Aim of the task:
Output the full material exactly as it appears here.

# START OF Dataset section

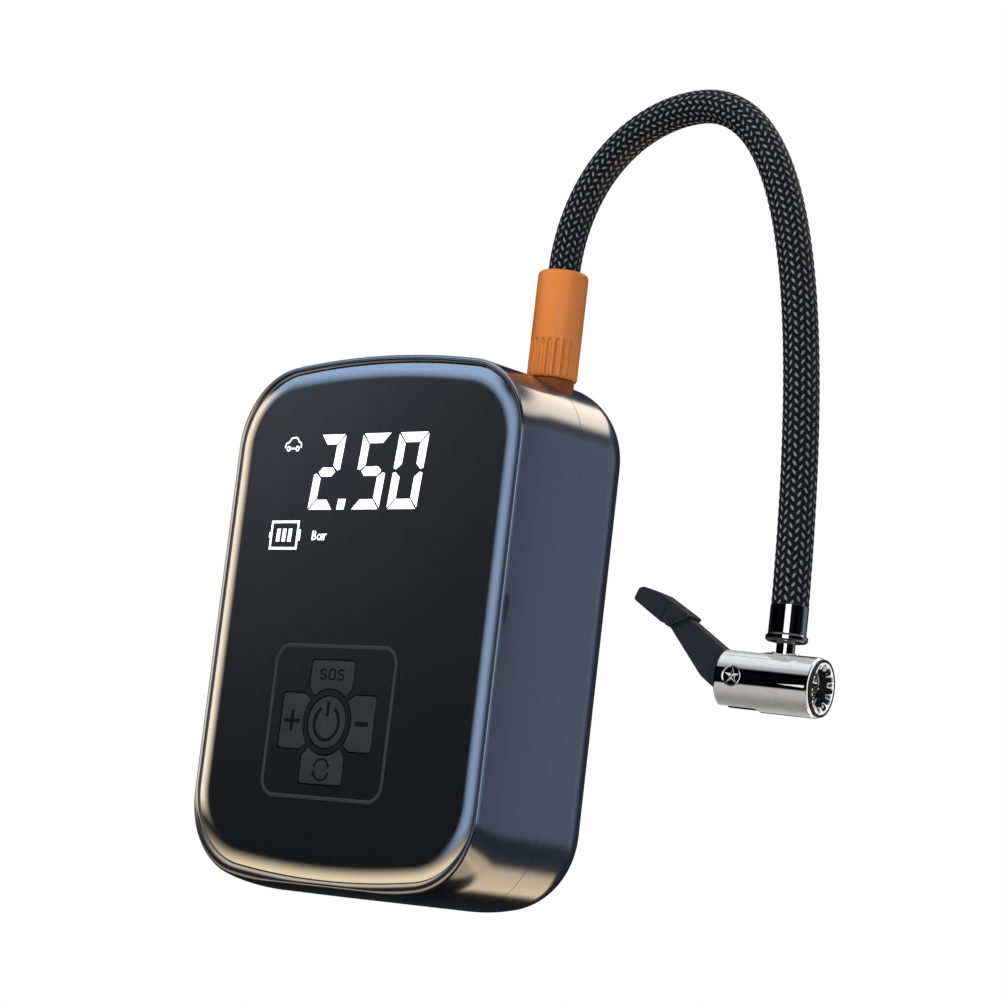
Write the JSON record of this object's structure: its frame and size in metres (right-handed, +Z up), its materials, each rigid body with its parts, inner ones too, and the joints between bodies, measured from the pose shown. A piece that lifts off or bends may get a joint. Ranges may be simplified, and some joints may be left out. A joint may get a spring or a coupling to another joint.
{
  "type": "portable tire inflator",
  "caption": "Handheld battery air pump: two-shell housing with a glossy front panel and keypad, braided hose on a screw nut, and a lever chuck for tyre valves.",
  "frame": {"origin": "centre of the flat base, at mid depth", "axes": "+Z up along the housing, +X towards the hose side, +Y towards the back, so the panel faces -Y"},
  "size_m": [0.171, 0.0428, 0.1959],
  "materials": {
    "shell": "dark navy, glossy metallic lacquer",
    "lens": "black, mirror gloss with rounded edges",
    "key": "dark grey, satin",
    "display": "black with white segments",
    "pcb": "green solder mask",
    "dark_plastic": "black moulded plastic",
    "cell": "blue shrink wrap",
    "nickel": "nickel plated",
    "steel": "zinc plated",
    "aluminium": "die cast",
    "brass": "turned",
    "silicone": "translucent silicone",
    "clear": "frosted clear",
    "winding": "laminations and copper windings",
    "rubber": "black rubber",
    "orange": "orange, satin",
    "braid": "black polyester braid",
    "black_chrome": "polished dark chrome",
    "chrome": "mirror chrome",
    "lever": "matte black"
  },
  "bodies": {
    "housing": {"front_shell": "shell", "rear_shell": "shell", "front_lens": "lens", "display_module": "display", "main_pcb": "pcb", "switch_power": "dark_plastic", "switch_sos": "dark_plastic", "switch_mode": "dark_plastic", "switch_plus": "dark_plastic", "switch_minus": "dark_plastic", "battery_cell_left": "cell", "battery_cell_right": "cell", "battery_strip_top": "nickel", "battery_strip_bottom": "nickel", "motor_can": "steel", "motor_end_cap": "dark_plastic", "pump_frame": "aluminium", "crank_axle": "steel", "pump_cylinder": "aluminium", "cylinder_head": "aluminium", "valve_spring": "steel", "head_screw_a": "steel", "head_screw_b": "steel", "motor_screw_a": "steel", "motor_screw_b": "steel", "housing_screw_a": "steel", "housing_screw_b": "steel", "housing_screw_c": "steel", "housing_screw_d": "steel", "air_tube": "silicone", "outlet_socket": "brass", "sensor_tube": "silicone", "pressure_sensor": "dark_plastic", "usb_port": "steel", "lamp_lens": "clear"},
    "rotor": {"motor_rotor": "winding", "drive_pinion": "brass"},
    "crank": {"crank_gear": "steel"},
    "piston": {"piston_rod": "aluminium", "piston_seal": "rubber"},
    "valve": {"valve_ball": "steel"},
    "barb": {"hose_barb": "brass"},
    "nut": {"hose_nut": "orange", "hose_spigot": "brass"},
    "hose": {"hose_upper": "braid"},
    "hose_end": {"hose_lower": "braid", "hose_ferrule": "black_chrome", "chuck_body": "chrome", "chuck_front_ring": "rubber", "chuck_jaws": "nickel", "chuck_seal": "rubber", "lever_pin": "chrome"},
    "lever": {"chuck_lever": "lever"},
    "plunger": {"chuck_plunger": "brass"},
    "key_power": {"key_power": "key"},
    "key_sos": {"key_sos": "key"},
    "key_mode": {"key_mode": "key"},
    "key_plus": {"key_plus": "key"},
    "key_minus": {"key_minus": "key"}
  },
  "joints": [
    {"name": "power_key_press", "type": "slide", "parent": "housing", "child": "key_power", "axis": [0, 1, 0], "range_m": [0, 0.0004]},
    {"name": "sos_key_press", "type": "slide", "parent": "housing", "child": "key_sos", "axis": [0, 1, 0], "range_m": [0, 0.0004]},
    {"name": "mode_key_press", "type": "slide", "parent": "housing", "child": "key_mode", "axis": [0, 1, 0], "range_m": [0, 0.0004]},
    {"name": "plus_key_press", "type": "slide", "parent": "housing", "child": "key_plus", "axis": [0, 1, 0], "range_m": [0, 0.0004]},
    {"name": "minus_key_press", "type": "slide", "parent": "housing", "child": "key_minus", "axis": [0, 1, 0], "range_m": [0, 0.0004]},
    {"name": "crank_spin", "type": "hinge", "parent": "housing", "child": "crank", "pos_m": [0, 0.003, 0.0376], "axis": [1, 0, 0], "continuous": true},
    {"name": "rotor_spin", "type": "hinge", "parent": "housing", "child": "rotor", "pos_m": [0, 0.003, 0.0215], "axis": [1, 0, 0], "continuous": true},
    {"name": "piston_stroke", "type": "slide", "parent": "housing", "child": "piston", "axis": [0, 0, 1], "range_m": [0, 0.008]},
    {"name": "valve_lift", "type": "slide", "parent": "housing", "child": "valve", "axis": [0, 0, 1], "range_m": [0, 0.0008], "deforming": ["valve_spring"]},
    {"name": "hose_lift", "type": "slide", "parent": "housing", "child": "barb", "axis": [0, 0, 1], "range_m": [0, 0.005]},
    {"name": "nut_turn", "type": "hinge", "parent": "barb", "child": "nut", "pos_m": [0.0353, 0, 0.1275], "axis": [0, 0, 1], "range_deg": [0, 1445]},
    {"name": "hose_swivel", "type": "hinge", "parent": "barb", "child": "hose", "pos_m": [0.0353, 0, 0.1529], "axis": [0, 0, 1], "range_deg": [-110, 110]},
    {"name": "hose_bend", "type": "hinge", "parent": "hose", "child": "hose_end", "pos_m": [0.10459, 0, 0.14983], "axis": [0, 1, 0], "range_deg": [-30, 5]},
    {"name": "lever_turn", "type": "hinge", "parent": "hose_end", "child": "lever", "pos_m": [0.10299, -0.00181, 0.05716], "axis": [-0.1908, 0.9816, 0], "range_deg": [-32, 50]},
    {"name": "plunger_push", "type": "slide", "parent": "hose_end", "child": "plunger", "axis": [0.9809, 0.1907, -0.0384], "range_m": [-0.0011, 0.0007]}
  ],
  "couplings": [
    {"joint": "rotor_spin", "follows": "crank_spin", "ratio": -3},
    {"joint": "nut_turn", "follows": "hose_lift", "rad_per_m": 5026.5},
    {"joint": "plunger_push", "follows": "lever_turn", "m_per_rad": -0.0012}
  ]
}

# END OF Dataset section

Expected answer:
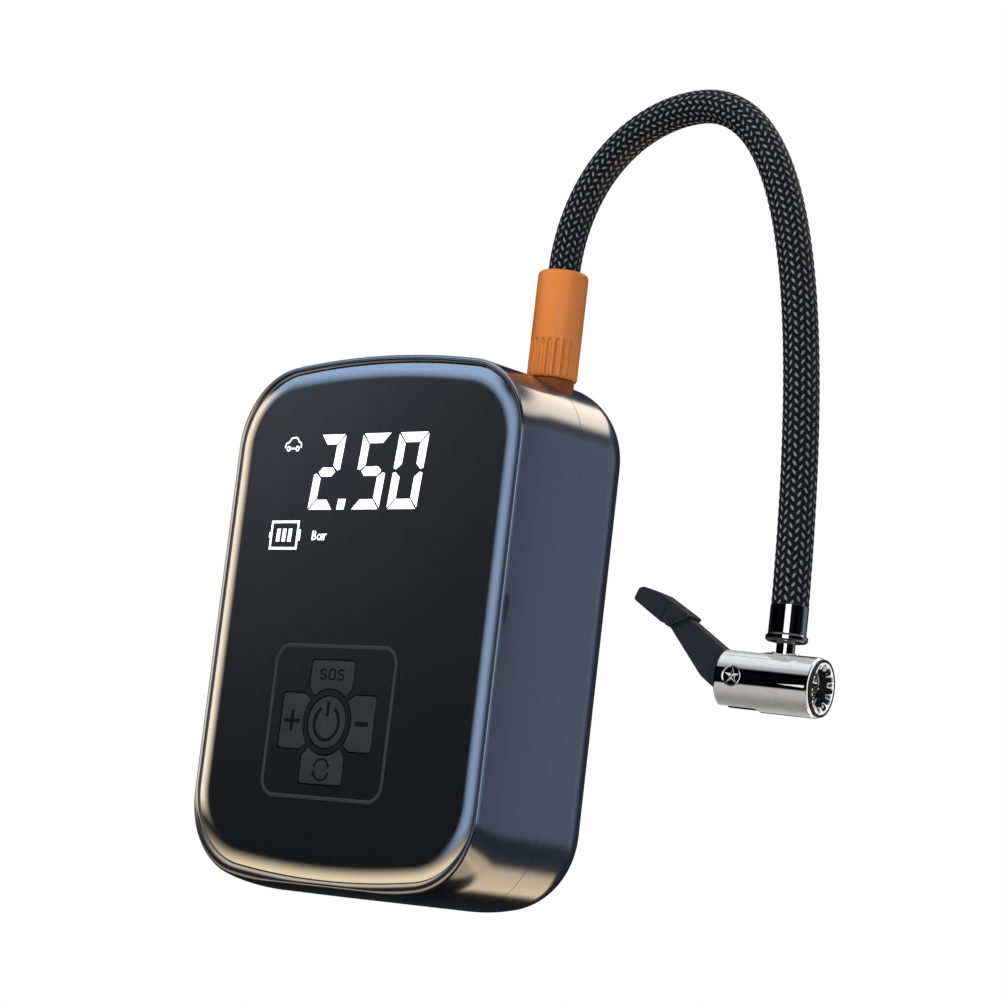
Write the JSON record of this object's structure: its frame and size in metres (right-handed, +Z up), its materials, each rigid body with its parts, inner ones too, and the joints between bodies, measured from the pose shown. A piece that lifts off or bends may get a joint. Ranges may be simplified, and some joints may be left out. A joint may get a spring or a coupling to another joint.
{
  "type": "portable tire inflator",
  "caption": "Handheld battery air pump: two-shell housing with a glossy front panel and keypad, braided hose on a screw nut, and a lever chuck for tyre valves.",
  "frame": {"origin": "centre of the flat base, at mid depth", "axes": "+Z up along the housing, +X towards the hose side, +Y towards the back, so the panel faces -Y"},
  "size_m": [0.171, 0.0428, 0.1959],
  "materials": {
    "shell": "dark navy, glossy metallic lacquer",
    "lens": "black, mirror gloss with rounded edges",
    "key": "dark grey, satin",
    "display": "black with white segments",
    "pcb": "green solder mask",
    "dark_plastic": "black moulded plastic",
    "cell": "blue shrink wrap",
    "nickel": "nickel plated",
    "steel": "zinc plated",
    "aluminium": "die cast",
    "brass": "turned",
    "silicone": "translucent silicone",
    "clear": "frosted clear",
    "winding": "laminations and copper windings",
    "rubber": "black rubber",
    "orange": "orange, satin",
    "braid": "black polyester braid",
    "black_chrome": "polished dark chrome",
    "chrome": "mirror chrome",
    "lever": "matte black"
  },
  "bodies": {
    "housing": {"front_shell": "shell", "rear_shell": "shell", "front_lens": "lens", "display_module": "display", "main_pcb": "pcb", "switch_power": "dark_plastic", "switch_sos": "dark_plastic", "switch_mode": "dark_plastic", "switch_plus": "dark_plastic", "switch_minus": "dark_plastic", "battery_cell_left": "cell", "battery_cell_right": "cell", "battery_strip_top": "nickel", "battery_strip_bottom": "nickel", "motor_can": "steel", "motor_end_cap": "dark_plastic", "pump_frame": "aluminium", "crank_axle": "steel", "pump_cylinder": "aluminium", "cylinder_head": "aluminium", "valve_spring": "steel", "head_screw_a": "steel", "head_screw_b": "steel", "motor_screw_a": "steel", "motor_screw_b": "steel", "housing_screw_a": "steel", "housing_screw_b": "steel", "housing_screw_c": "steel", "housing_screw_d": "steel", "air_tube": "silicone", "outlet_socket": "brass", "sensor_tube": "silicone", "pressure_sensor": "dark_plastic", "usb_port": "steel", "lamp_lens": "clear"},
    "rotor": {"motor_rotor": "winding", "drive_pinion": "brass"},
    "crank": {"crank_gear": "steel"},
    "piston": {"piston_rod": "aluminium", "piston_seal": "rubber"},
    "valve": {"valve_ball": "steel"},
    "barb": {"hose_barb": "brass"},
    "nut": {"hose_nut": "orange", "hose_spigot": "brass"},
    "hose": {"hose_upper": "braid"},
    "hose_end": {"hose_lower": "braid", "hose_ferrule": "black_chrome", "chuck_body": "chrome", "chuck_front_ring": "rubber", "chuck_jaws": "nickel", "chuck_seal": "rubber", "lever_pin": "chrome"},
    "lever": {"chuck_lever": "lever"},
    "plunger": {"chuck_plunger": "brass"},
    "key_power": {"key_power": "key"},
    "key_sos": {"key_sos": "key"},
    "key_mode": {"key_mode": "key"},
    "key_plus": {"key_plus": "key"},
    "key_minus": {"key_minus": "key"}
  },
  "joints": [
    {"name": "power_key_press", "type": "slide", "parent": "housing", "child": "key_power", "axis": [0, 1, 0], "range_m": [0, 0.0004]},
    {"name": "sos_key_press", "type": "slide", "parent": "housing", "child": "key_sos", "axis": [0, 1, 0], "range_m": [0, 0.0004]},
    {"name": "mode_key_press", "type": "slide", "parent": "housing", "child": "key_mode", "axis": [0, 1, 0], "range_m": [0, 0.0004]},
    {"name": "plus_key_press", "type": "slide", "parent": "housing", "child": "key_plus", "axis": [0, 1, 0], "range_m": [0, 0.0004]},
    {"name": "minus_key_press", "type": "slide", "parent": "housing", "child": "key_minus", "axis": [0, 1, 0], "range_m": [0, 0.0004]},
    {"name": "crank_spin", "type": "hinge", "parent": "housing", "child": "crank", "pos_m": [0, 0.003, 0.0376], "axis": [1, 0, 0], "continuous": true},
    {"name": "rotor_spin", "type": "hinge", "parent": "housing", "child": "rotor", "pos_m": [0, 0.003, 0.0215], "axis": [1, 0, 0], "continuous": true},
    {"name": "piston_stroke", "type": "slide", "parent": "housing", "child": "piston", "axis": [0, 0, 1], "range_m": [0, 0.008]},
    {"name": "valve_lift", "type": "slide", "parent": "housing", "child": "valve", "axis": [0, 0, 1], "range_m": [0, 0.0008], "deforming": ["valve_spring"]},
    {"name": "hose_lift", "type": "slide", "parent": "housing", "child": "barb", "axis": [0, 0, 1], "range_m": [0, 0.005]},
    {"name": "nut_turn", "type": "hinge", "parent": "barb", "child": "nut", "pos_m": [0.0353, 0, 0.1275], "axis": [0, 0, 1], "range_deg": [0, 1445]},
    {"name": "hose_swivel", "type": "hinge", "parent": "barb", "child": "hose", "pos_m": [0.0353, 0, 0.1529], "axis": [0, 0, 1], "range_deg": [-110, 110]},
    {"name": "hose_bend", "type": "hinge", "parent": "hose", "child": "hose_end", "pos_m": [0.10459, 0, 0.14983], "axis": [0, 1, 0], "range_deg": [-30, 5]},
    {"name": "lever_turn", "type": "hinge", "parent": "hose_end", "child": "lever", "pos_m": [0.10299, -0.00181, 0.05716], "axis": [-0.1908, 0.9816, 0], "range_deg": [-32, 50]},
    {"name": "plunger_push", "type": "slide", "parent": "hose_end", "child": "plunger", "axis": [0.9809, 0.1907, -0.0384], "range_m": [-0.0011, 0.0007]}
  ],
  "couplings": [
    {"joint": "rotor_spin", "follows": "crank_spin", "ratio": -3},
    {"joint": "nut_turn", "follows": "hose_lift", "rad_per_m": 5026.5},
    {"joint": "plunger_push", "follows": "lever_turn", "m_per_rad": -0.0012}
  ]
}